Barral afirmou ao UOL que ele mesmo enviou pedidos de orçamento a várias gráficas, inclusive a de Bené, antes de o edital ser publicado, porque a lei dos pregões manda que isso seja feito. Para ele, a PF desconhece como funciona essa modalidade de licitação.

O professor também disse que desclassificou as gráficas que ofereceram preços menores na licitação porque elas abaixaram os valores de referência e não enviaram os detalhes de como seria o preço unitário de cada material.

Barral disse suspeitar que uma triangulação suspeita, apontada pela PF, entre uma gráfica desclassificada e Bené seja indicativo de sonegação e formação de dinheiro para um eventual caixa 2, e não de superfaturamento.
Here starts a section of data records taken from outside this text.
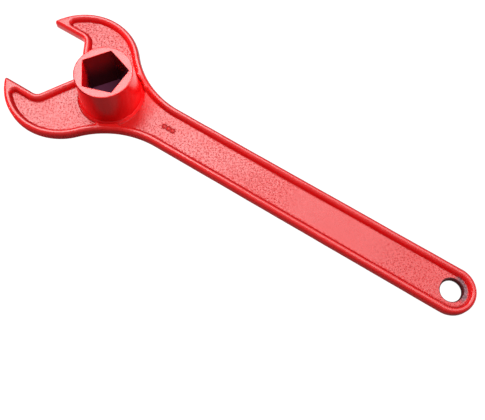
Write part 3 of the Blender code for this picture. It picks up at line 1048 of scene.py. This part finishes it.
def make_world():
    """A dim sky, white where the camera sees it, with a glow straight below that lights the wrench's back."""
    world = bpy.data.worlds.new("studio")
    world.use_nodes = True
    bpy.context.scene.world = world
    nodes, links = world.node_tree.nodes, world.node_tree.links
    split = nodes.new("ShaderNodeSeparateXYZ")
    links.new(nodes.new("ShaderNodeTexCoord").outputs["Generated"], split.inputs[0])
    strength = nodes.new("ShaderNodeLightPath").outputs["Is Camera Ray"]
    for numbers in SKY_RANGES:
        ramp = nodes.new("ShaderNodeMapRange")
        set_range(ramp, numbers)
        links.new(split.outputs["Z"], ramp.inputs["Value"])
        larger = nodes.new("ShaderNodeMath")
        larger.operation = "MAXIMUM"
        links.new(strength, larger.inputs[0])
        links.new(ramp.outputs["Result"], larger.inputs[1])
        strength = larger.outputs[0]
    links.new(strength, nodes["Background"].inputs["Strength"])
    nodes["Background"].inputs["Color"].default_value = WHITE


def make_camera():
    """The photo's camera, as fitted to the outline of the wrench."""
    look, up = Vector(CAMERA_LOOK).normalized(), Vector(CAMERA_UP)
    right = look.cross(up).normalized()
    up = right.cross(look)
    data = bpy.data.cameras.new("camera")
    data.lens = CAMERA_LENS
    data.clip_start = CAMERA_CLIP
    camera = bpy.data.objects.new("camera", data)
    place = AXIS + Vector(CAMERA_PLACE) * MM
    turn = Matrix((right, up, -look)).transposed().to_4x4()
    camera.matrix_world = Matrix.Translation(place) @ turn
    bpy.context.scene.collection.objects.link(camera)
    bpy.context.scene.camera = camera


def main():
    barrel_parts = bpy.data.collections.new("barrel_parts")
    for piece, node, slot, material in (
        (make_lever(), "wrench_casting", "painted_casting", cast_paint()),
        (make_barrel(), "socket_barrel", "painted_socket", barrel_paint()),
        (make_bead(), "barrel_foot_bead", "painted_bead", bead_paint()),
    ):
        keep_in(piece, *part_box(node))
        if piece.name != "lever":
            barrel_parts.objects.link(piece)
        piece.data.materials.clear()
        piece.data.materials.append(material)
        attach(piece, "root")
        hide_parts(node)
    make_stage()
    make_world()
    make_camera()
    for *setup, barrel_only in LIGHTS:
        add_light(*setup, barrel_parts if barrel_only else None)
    bpy.context.scene.view_settings.view_transform = "Standard"


main()
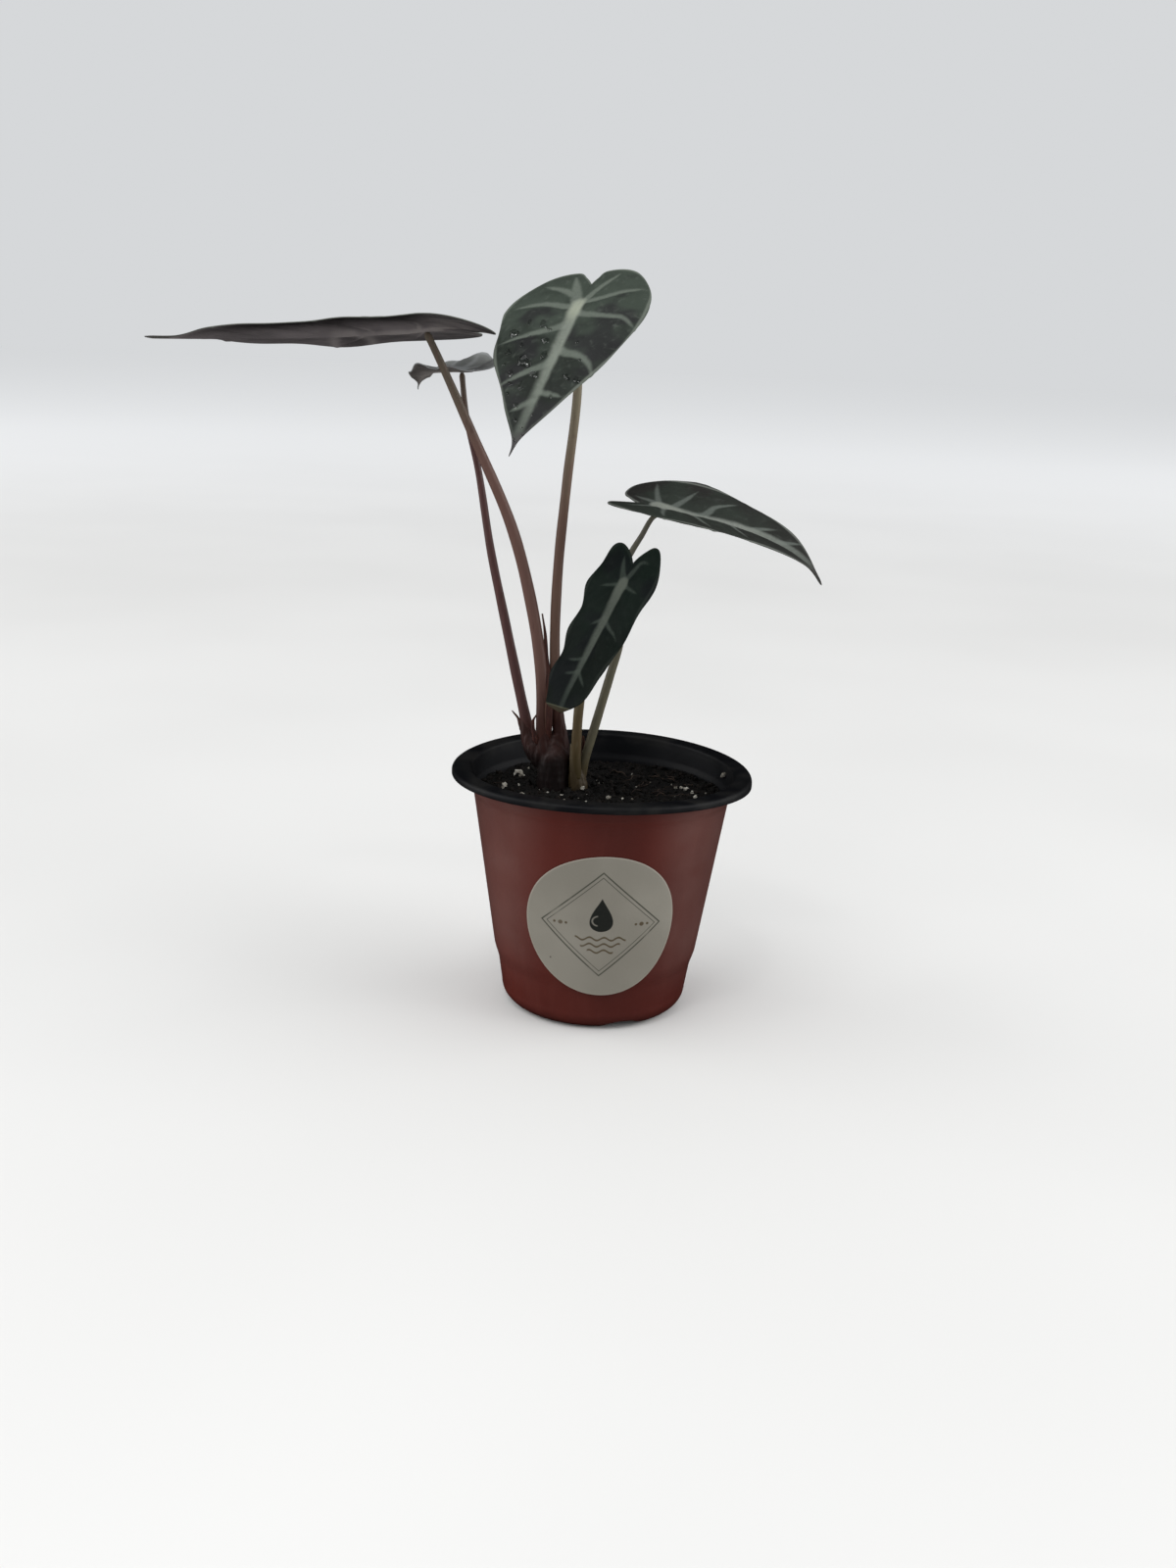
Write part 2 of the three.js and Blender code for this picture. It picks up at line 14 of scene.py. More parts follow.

"Está faltando inteligência à Polícia Federal ou vontade de pesquisar os fatos", reclamou Barral. "A polícia constrói uma tese e aí busca dados que possam corroborar essa tese e abandona tudo o que é contrário."

Ainda assim, o ex-pró-reitor disse que os preços da Gráfica Brasil não eram superfaturados: "Muito pelo contrário, estavam abaixo dos preços de mercado que a própria UFJF estava acostumada a pagar em pregões anteriores".

Um dos exemplos que ele dá é um problema que aconteceu depois da contratação. O TCU (Tribunal de Contas da União) chegou a suspender o negócio entre Bené e a universidade entre agosto de 2013 e março de 2014. Segundo Barral, nesse período, universidade contratou outra gráfica para fazer os materiais e pagou R$ 800 mil a mais.

Ele disse que, em 2016, na gestão de outro reitor, mesmo depois da Operação Acrônimo, houve nova licitação e, de novo, a Gráfica Brasil foi contratada porque ofereceu os menores preços.

A assessoria da universidade enviou nota ao UOL após a publicação desta reportagem, em que diz que o contrato da gráfica Brasil foi assinado em 2012, na gestão de Duque Chaves, e poderia ser prorrogado anualmente até 6 de dezembro de 2017. No entanto, a nova gestão a UFJF optou por não renová-lo depois que Polícia Federal foi à universidade, em outubro de 2016, com ações de busca e apreensão de documentos.